At the revocation hearing, the district court admitted, over the objections of McCallum's counsel, a letter from the program coordinator and counselor of the Salvation Army center explaining why McCallum lost his job and was expelled from the center. The letter reported that McCallum "was terminated only after two weeks of employment ... due to excessive tardiness, absenteeism, and warnings stemming from his poor attitude." His later exclusion from the treatment center resulted from repeated violations of its rules. These incidents, described in some detail, included violations of curfew, fraternization, and other rules. Additionally, officials suspected that McCallum had been smoking marijuana. The report stated that he tested positive for the drug.

Neither the authors of this report nor McCallum's federal probation officer in Atlanta testified at the hearing, although McCallum's attorney had asked the United States Attorney to produce them. The government's only witness was McCallum's Virginia probation officer. He disclaimed personal knowledge concerning the allegations contained in the center's report but testified that the probation officer in Atlanta had phoned him about McCallum's difficulties.

McCallum denied that he had smoked marijuana, claiming instead that he had merely been in the vicinity of other smokers. While not disputing the substance of the report's other allegations, he claimed that extenuating circumstances caused the loss of his job.

The district court, relying on the center's report, held that McCallum had violated the conditions of his parole. It therefore revoked the grant of probation and sentenced him to jail.


Effective December 1, 1980, the Federal Rules of Criminal Procedure were amended by the addition of rule 32.1. The rule reflects the constitutional principles governing revocation of probation and parole explained in Gagnon v. Scarpelli, 411 U.S. 778, 93 S. Ct. 1756, 36 L. Ed. 2d 656 (1973), and Morrissey v. Brewer, 408 U.S. 471, 92 S. Ct. 2593, 33 L. Ed. 2d 484 (1972). See Notes of Advisory Committee. Rule 32.1(a)(2) provides in part:

The probationer shall be given

(A) written notice of the alleged violation of probation;

(B) disclosure of the evidence against him;

(C) an opportunity to appear and to present evidence in his own behalf;

(D) the opportunity to question witnesses against him; and

(E) notice of his right to be represented by counsel.

McCallum was represented by appointed counsel. He was given notice of his alleged violation of probation, an opportunity to be heard and present evidence, and the opportunity to cross-examine the government's witness.
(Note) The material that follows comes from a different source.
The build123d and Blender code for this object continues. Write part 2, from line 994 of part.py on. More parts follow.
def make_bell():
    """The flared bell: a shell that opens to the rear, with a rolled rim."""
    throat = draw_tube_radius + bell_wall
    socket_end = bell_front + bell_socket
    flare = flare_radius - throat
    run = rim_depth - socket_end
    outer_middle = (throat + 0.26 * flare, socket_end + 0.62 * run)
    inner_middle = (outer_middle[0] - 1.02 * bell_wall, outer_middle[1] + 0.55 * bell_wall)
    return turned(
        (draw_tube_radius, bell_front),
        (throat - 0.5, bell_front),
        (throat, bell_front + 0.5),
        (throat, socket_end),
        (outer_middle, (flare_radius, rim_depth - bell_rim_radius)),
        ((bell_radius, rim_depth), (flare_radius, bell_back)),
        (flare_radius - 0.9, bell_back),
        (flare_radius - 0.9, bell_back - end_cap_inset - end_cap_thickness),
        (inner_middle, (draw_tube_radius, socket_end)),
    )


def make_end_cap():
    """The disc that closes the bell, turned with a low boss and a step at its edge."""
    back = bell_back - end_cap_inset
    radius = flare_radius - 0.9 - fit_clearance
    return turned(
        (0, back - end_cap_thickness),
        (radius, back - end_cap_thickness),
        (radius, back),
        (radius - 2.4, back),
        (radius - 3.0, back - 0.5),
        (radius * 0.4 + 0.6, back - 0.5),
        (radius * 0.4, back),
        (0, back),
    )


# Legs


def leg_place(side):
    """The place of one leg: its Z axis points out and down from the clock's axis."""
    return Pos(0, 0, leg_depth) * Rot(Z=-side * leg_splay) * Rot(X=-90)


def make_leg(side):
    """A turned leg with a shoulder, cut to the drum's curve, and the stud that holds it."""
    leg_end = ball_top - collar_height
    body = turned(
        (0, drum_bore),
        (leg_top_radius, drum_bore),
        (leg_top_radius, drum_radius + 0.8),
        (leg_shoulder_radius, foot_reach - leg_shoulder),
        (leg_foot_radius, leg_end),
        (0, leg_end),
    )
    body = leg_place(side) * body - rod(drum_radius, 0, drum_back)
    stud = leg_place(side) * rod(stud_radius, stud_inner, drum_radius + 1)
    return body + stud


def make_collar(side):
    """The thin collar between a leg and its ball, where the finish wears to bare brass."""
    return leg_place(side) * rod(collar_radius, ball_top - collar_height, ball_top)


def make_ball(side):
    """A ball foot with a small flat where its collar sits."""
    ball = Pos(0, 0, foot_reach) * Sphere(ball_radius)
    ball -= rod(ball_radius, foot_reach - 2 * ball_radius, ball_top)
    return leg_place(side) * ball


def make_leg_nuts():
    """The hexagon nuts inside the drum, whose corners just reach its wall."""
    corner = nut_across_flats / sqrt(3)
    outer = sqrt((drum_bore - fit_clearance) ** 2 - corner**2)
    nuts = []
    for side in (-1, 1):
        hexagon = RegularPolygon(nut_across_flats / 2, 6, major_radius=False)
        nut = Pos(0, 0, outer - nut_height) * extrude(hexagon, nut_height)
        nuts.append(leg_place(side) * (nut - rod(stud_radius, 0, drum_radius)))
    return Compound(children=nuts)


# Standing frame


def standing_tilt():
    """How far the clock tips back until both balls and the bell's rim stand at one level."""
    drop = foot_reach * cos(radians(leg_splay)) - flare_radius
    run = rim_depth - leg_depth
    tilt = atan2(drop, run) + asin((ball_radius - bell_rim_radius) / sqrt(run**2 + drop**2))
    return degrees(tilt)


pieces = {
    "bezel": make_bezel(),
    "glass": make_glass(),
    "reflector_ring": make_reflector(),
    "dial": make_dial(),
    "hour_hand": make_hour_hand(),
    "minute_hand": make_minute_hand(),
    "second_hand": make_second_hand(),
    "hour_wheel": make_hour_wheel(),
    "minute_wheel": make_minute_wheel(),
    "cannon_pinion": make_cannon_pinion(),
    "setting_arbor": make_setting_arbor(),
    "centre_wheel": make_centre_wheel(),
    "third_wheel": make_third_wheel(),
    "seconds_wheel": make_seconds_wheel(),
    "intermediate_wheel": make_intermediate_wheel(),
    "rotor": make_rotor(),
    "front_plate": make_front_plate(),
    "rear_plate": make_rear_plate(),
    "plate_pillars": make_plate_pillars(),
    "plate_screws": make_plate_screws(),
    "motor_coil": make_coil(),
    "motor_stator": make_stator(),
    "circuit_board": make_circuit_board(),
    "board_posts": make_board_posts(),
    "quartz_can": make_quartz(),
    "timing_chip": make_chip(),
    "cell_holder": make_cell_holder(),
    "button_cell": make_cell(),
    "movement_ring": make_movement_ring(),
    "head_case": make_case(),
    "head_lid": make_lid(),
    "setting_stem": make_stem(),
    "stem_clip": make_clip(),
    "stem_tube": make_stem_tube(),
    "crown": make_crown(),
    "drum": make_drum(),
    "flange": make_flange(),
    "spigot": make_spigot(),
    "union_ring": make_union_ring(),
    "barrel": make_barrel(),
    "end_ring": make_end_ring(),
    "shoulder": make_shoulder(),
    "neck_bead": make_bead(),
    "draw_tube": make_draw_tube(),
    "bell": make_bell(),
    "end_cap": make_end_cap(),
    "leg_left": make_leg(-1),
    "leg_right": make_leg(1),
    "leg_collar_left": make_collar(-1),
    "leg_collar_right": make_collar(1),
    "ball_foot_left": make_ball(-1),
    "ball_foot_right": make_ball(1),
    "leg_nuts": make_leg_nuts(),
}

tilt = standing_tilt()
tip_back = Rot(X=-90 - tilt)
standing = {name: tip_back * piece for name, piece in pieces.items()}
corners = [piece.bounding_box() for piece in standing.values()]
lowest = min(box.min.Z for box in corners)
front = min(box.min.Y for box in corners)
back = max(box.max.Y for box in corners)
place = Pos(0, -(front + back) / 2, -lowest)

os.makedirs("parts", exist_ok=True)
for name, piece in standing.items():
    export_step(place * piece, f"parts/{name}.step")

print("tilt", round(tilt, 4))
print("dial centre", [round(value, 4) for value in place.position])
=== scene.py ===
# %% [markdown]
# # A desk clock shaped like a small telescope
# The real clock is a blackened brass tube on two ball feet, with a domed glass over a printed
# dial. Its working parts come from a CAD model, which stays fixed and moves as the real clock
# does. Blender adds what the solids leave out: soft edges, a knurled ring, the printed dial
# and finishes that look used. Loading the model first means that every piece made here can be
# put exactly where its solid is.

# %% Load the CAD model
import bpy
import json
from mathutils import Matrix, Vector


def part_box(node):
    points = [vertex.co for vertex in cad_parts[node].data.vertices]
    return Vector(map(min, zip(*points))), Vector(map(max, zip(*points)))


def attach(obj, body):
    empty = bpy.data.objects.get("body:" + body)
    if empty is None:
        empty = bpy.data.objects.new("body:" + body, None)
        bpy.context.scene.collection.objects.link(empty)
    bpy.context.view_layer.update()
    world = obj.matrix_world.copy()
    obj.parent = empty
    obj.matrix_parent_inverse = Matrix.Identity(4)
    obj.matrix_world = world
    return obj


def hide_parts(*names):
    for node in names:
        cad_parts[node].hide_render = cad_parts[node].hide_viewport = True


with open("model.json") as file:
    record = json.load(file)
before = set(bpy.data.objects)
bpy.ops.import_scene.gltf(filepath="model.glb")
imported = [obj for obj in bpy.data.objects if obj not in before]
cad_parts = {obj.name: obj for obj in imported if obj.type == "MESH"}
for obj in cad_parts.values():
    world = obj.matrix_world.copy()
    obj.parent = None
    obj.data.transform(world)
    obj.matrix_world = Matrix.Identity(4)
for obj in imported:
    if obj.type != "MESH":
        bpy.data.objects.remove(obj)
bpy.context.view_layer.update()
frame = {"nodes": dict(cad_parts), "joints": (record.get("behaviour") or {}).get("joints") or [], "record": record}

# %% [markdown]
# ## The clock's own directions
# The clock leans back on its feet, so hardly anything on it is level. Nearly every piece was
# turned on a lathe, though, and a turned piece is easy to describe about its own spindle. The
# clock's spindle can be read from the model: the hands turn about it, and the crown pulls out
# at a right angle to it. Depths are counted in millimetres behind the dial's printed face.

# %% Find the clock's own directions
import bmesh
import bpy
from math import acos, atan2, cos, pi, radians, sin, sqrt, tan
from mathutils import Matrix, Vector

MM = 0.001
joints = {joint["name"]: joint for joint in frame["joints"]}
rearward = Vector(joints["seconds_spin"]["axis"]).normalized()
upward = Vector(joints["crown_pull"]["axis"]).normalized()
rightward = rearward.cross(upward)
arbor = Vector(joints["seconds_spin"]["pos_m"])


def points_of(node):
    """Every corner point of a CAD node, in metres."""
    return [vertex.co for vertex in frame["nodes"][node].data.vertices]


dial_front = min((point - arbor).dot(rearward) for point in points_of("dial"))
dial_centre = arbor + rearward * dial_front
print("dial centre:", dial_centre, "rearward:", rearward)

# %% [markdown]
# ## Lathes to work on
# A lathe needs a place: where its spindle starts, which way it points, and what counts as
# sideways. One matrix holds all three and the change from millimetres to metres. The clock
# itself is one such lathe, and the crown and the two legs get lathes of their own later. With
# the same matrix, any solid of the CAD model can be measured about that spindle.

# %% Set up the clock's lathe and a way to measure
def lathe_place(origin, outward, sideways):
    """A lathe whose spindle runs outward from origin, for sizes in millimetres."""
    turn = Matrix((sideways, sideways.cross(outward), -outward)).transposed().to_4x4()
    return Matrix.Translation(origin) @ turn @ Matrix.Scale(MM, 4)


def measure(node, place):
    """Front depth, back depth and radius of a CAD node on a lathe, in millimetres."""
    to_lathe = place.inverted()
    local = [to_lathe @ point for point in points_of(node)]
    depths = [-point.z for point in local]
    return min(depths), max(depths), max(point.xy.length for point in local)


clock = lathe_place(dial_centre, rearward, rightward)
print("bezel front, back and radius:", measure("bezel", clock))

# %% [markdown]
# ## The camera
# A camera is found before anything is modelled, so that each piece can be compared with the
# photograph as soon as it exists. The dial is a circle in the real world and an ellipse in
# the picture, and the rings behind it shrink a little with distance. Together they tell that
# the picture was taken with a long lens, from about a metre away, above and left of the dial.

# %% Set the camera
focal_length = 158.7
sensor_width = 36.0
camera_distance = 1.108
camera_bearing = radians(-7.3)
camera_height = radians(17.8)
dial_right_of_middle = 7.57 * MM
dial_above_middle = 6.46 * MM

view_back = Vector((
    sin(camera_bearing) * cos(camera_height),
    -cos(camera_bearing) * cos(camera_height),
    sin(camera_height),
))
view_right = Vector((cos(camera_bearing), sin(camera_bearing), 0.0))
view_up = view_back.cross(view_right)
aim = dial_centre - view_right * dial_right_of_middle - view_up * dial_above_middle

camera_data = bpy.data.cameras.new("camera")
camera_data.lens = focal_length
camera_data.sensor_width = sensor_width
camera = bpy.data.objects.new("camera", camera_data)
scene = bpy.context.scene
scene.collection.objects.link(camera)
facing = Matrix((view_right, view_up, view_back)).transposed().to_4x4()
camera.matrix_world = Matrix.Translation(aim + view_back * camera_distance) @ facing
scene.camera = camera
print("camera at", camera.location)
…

He protests, however, that admission of the treatment center's report unconstitutionally infringed his right to confront and cross-examine witnesses and denied him disclosure of the laboratory report of the positive test for use of marijuana.
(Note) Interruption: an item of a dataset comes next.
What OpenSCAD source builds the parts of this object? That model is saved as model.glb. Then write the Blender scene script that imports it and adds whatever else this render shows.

We cannot accept McCallum's contentions. The Constitution does not require the exclusion of all hearsay evidence. Dutton v. Evans, 400 U.S. 74, 80, 91 S. Ct. 210, 27 L. Ed. 2d 213 (1970). Also, the Federal Rules of Evidence pertaining to hearsay do not apply to probation revocation hearings. See Federal Rule of Evidence 1101(d)(3). One must turn, therefore, to rule 32.1 and the cases from which it is derived to determine the scope of the rights accorded a probationer who faces revocation.

The Notes of the Advisory Committee explain that a formal trial is not required by rule 32.1(a)(2), that "the usual rules of evidence need not be applied," and that the court may consider documentary evidence including letters that would not be admissible in a criminal trial. This authoritative interpretation of rule 32.1 conforms to the constitutional principles explained in Gagnon, 411 U.S. at 783 n.5, 93 S. Ct. at 1760 n.5, and Morrissey, 408 U.S. at 489, 92 S. Ct. at 2604.

Even before rule 32.1 was promulgated, several courts, relying on Morrissey or Gagnon, permitted the introduction of "demonstrably reliable" hearsay evidence in probation revocation proceedings. See, e.g., United States v. Burkhalter, 588 F.2d 604, 607 (8th Cir. 1978); Prellwitz v. Berg, 578 F.2d 190, 192-93 (7th Cir. 1978); United States v. Miller, 514 F.2d 41, 42-43 (9th Cir. 1975). In contrast, McCallum relies on several cases in which courts concluded that introduction of hearsay evidence invalidated revocations of parole or probation. See, e.g., United States v. Caldera, 631 F.2d 1227 (5th Cir. 1980); Baker v. Wainwright, 527 F.2d 372 (5th Cir. 1976); Galante v. United States Parole Commission, 466 F. Supp. 1266 (D.Conn.1979); Lawrence v. Smith, 451 F. Supp. 179 (W.D.N.Y.1978). It is sufficient to note that these cases are either factually inapposite or not explicitly based on the principles set forth in Morrissey and Gagnon.

The record discloses that the letter from the Salvation Army center was reliable evidence. It was in the nature of an official report to the United States probation officer in Atlanta from the center's federal program coordinator and its counselor. The reliability of the report was also established by McCallum's testimony in which he admitted loss of his job and infractions of the center's rules.

McCallum's principal complaint about the accuracy of the report is its reference to marijuana. Although the report notes that McCallum's test for the presence of the drug was positive, the center did not transmit copies of the information it received from the laboratory. McCallum's counsel objected to the reference about marijuana because of the absence of data from the laboratory.

We conclude that the omission of the laboratory's test data does not warrant reversal. McCallum does not dispute that the test could have been accurate. His explanation attributed its positive result to his presence where others were smoking marijuana. Moreover, the charge about marijuana, though considered by the district judge, was but one of the infractions that led to his dismissal from the center.

In sum, we conclude that McCallum's probation revocation hearing satisfied the requirements of rule 32.1 and complied with the principles annunciated in Morrissey and Gagnon. The judgment is


* Although jurisdiction over McCallum could have been transferred to the Northern District of Georgia, the District Court for the Eastern District of Virginia retained jurisdiction. See 18 U.S.C. § 3653.